▶ TASK PROMPT
Copy exactly the lines from the one containing "Write the three.js" to the one containing "wasm.setup();", both lines included, and nothing else.

▶ DATA PROVIDED
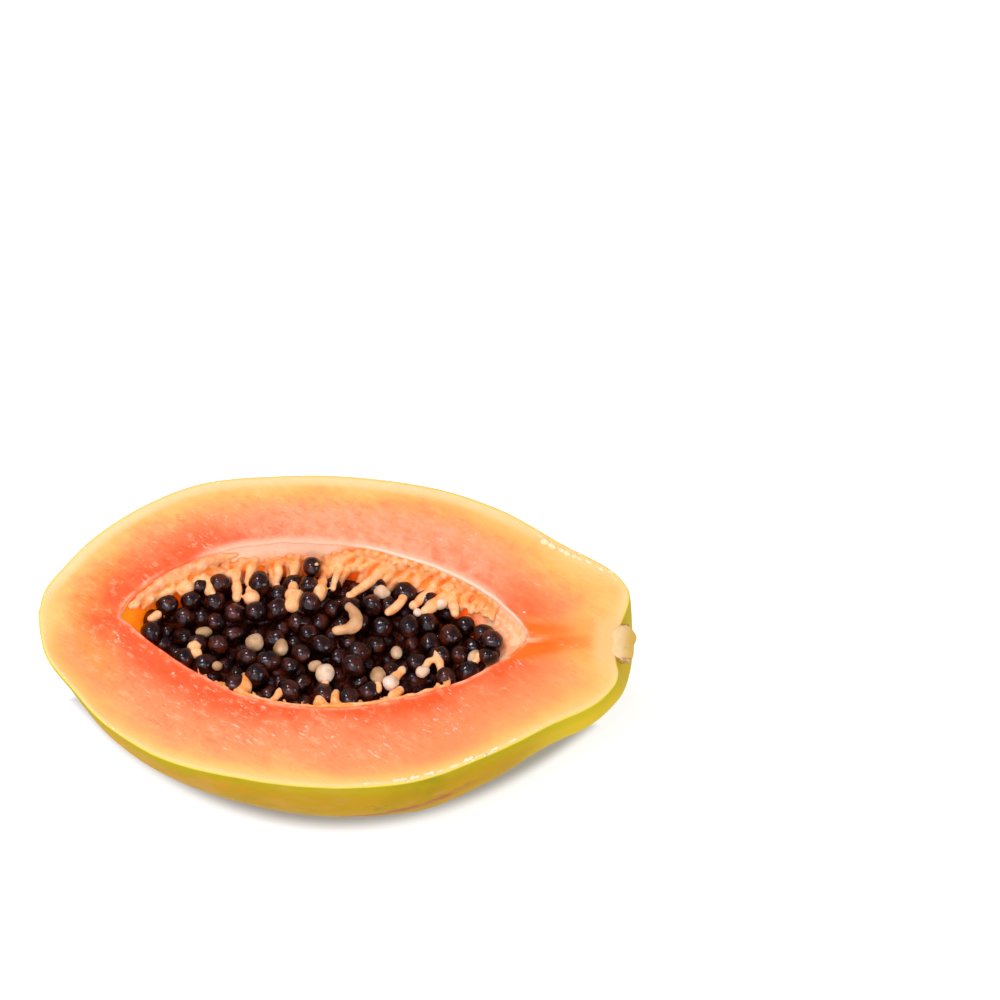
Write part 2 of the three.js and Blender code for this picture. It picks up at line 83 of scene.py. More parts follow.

* * *

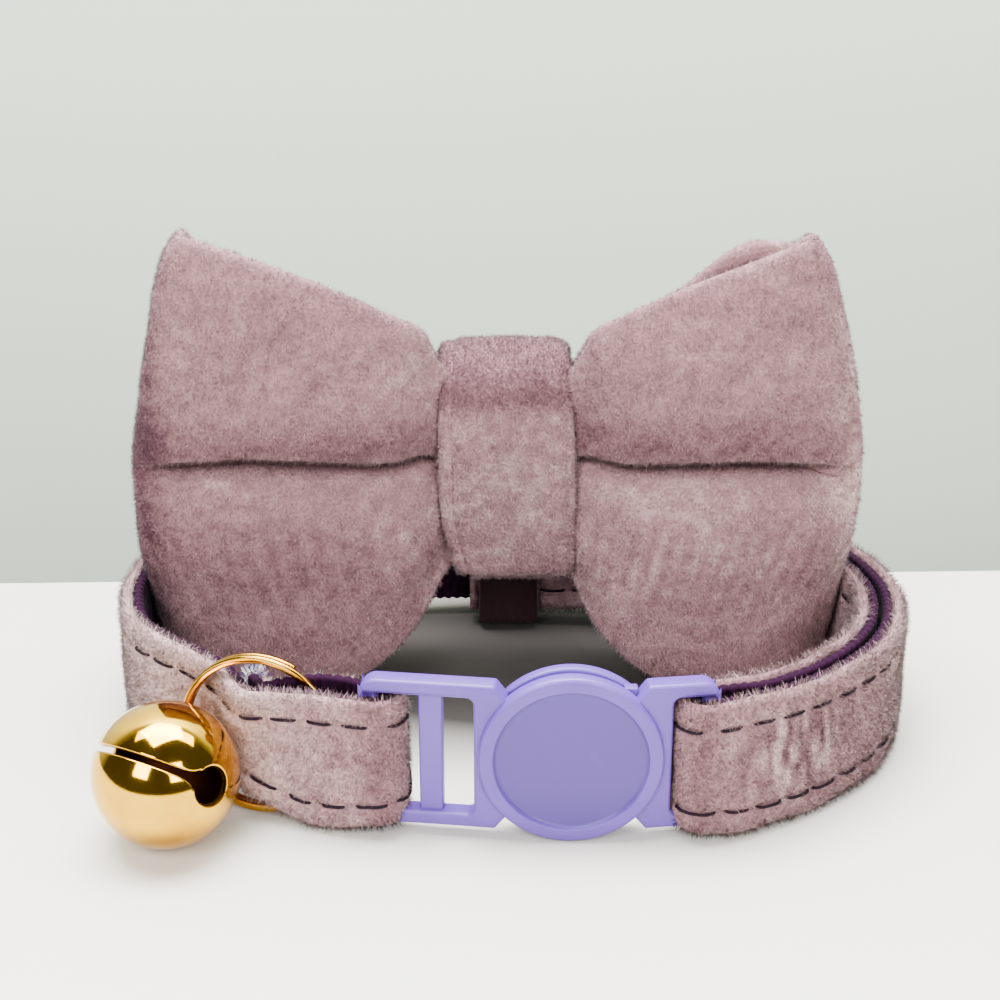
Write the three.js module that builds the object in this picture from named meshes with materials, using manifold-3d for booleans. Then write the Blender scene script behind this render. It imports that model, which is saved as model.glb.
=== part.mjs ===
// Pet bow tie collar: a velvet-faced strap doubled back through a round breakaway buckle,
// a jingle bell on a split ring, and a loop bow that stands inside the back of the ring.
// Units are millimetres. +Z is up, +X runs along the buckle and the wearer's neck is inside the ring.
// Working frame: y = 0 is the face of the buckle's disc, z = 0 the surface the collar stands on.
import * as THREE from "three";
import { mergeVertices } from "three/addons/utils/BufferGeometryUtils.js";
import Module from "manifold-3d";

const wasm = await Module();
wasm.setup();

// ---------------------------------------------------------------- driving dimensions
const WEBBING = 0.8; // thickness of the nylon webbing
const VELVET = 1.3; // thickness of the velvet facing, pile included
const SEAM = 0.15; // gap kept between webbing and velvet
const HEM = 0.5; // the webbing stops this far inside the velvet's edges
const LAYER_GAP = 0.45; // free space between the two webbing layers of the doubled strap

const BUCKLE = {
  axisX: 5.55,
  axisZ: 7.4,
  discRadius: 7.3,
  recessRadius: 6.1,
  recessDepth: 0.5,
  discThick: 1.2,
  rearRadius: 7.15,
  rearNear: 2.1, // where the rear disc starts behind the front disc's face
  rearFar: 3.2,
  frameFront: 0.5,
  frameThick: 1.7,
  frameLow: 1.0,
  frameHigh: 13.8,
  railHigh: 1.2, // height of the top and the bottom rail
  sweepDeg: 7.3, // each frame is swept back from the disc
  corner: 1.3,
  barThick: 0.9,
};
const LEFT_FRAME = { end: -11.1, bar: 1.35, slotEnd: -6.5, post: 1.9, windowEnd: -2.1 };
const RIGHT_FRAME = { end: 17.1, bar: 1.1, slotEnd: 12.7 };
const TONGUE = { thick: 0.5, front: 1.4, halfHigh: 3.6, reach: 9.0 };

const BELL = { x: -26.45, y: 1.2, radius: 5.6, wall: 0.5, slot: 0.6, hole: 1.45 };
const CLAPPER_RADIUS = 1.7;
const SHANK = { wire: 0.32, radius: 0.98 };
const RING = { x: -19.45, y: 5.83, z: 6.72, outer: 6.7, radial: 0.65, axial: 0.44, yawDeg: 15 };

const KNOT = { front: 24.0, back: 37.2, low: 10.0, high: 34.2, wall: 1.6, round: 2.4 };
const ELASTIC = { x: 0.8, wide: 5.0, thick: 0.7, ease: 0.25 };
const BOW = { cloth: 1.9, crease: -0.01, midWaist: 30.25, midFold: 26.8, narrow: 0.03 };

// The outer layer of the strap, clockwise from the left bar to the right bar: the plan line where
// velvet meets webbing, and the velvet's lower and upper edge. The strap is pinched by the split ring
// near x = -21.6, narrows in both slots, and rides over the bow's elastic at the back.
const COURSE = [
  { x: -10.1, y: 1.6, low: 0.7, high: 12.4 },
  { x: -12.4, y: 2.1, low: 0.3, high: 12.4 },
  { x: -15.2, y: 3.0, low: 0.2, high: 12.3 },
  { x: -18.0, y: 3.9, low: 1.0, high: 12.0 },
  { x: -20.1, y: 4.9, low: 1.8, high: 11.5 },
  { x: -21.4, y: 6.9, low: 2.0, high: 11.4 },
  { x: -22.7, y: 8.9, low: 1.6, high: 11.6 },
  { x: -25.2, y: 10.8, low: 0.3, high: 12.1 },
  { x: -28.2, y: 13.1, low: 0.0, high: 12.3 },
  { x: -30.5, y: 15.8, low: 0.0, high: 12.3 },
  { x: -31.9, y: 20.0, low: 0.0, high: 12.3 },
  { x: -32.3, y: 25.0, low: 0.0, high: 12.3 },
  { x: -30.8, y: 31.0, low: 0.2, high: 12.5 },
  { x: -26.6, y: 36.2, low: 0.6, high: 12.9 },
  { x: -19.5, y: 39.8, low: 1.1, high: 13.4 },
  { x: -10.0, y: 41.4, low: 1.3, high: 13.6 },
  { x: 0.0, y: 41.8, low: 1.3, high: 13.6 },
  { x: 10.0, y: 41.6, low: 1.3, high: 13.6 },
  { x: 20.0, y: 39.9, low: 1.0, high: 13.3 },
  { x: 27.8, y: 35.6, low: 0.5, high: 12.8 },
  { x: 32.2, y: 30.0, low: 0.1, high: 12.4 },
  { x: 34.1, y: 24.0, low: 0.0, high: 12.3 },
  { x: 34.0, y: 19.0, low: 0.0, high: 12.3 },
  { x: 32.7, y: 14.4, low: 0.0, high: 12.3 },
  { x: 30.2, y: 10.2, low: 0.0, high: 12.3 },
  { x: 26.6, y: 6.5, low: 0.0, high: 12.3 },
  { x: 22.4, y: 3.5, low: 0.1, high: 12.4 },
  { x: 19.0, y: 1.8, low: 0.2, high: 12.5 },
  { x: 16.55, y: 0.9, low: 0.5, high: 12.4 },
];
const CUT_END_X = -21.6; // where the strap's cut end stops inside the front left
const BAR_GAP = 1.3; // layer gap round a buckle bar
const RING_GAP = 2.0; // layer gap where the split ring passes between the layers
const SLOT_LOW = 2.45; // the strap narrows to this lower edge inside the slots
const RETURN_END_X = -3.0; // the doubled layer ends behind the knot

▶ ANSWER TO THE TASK
Write the three.js module that builds the object in this picture from named meshes with materials, using manifold-3d for booleans. Then write the Blender scene script behind this render. It imports that model, which is saved as model.glb.
=== part.mjs ===
// Pet bow tie collar: a velvet-faced strap doubled back through a round breakaway buckle,
// a jingle bell on a split ring, and a loop bow that stands inside the back of the ring.
// Units are millimetres. +Z is up, +X runs along the buckle and the wearer's neck is inside the ring.
// Working frame: y = 0 is the face of the buckle's disc, z = 0 the surface the collar stands on.
import * as THREE from "three";
import { mergeVertices } from "three/addons/utils/BufferGeometryUtils.js";
import Module from "manifold-3d";

const wasm = await Module();
wasm.setup();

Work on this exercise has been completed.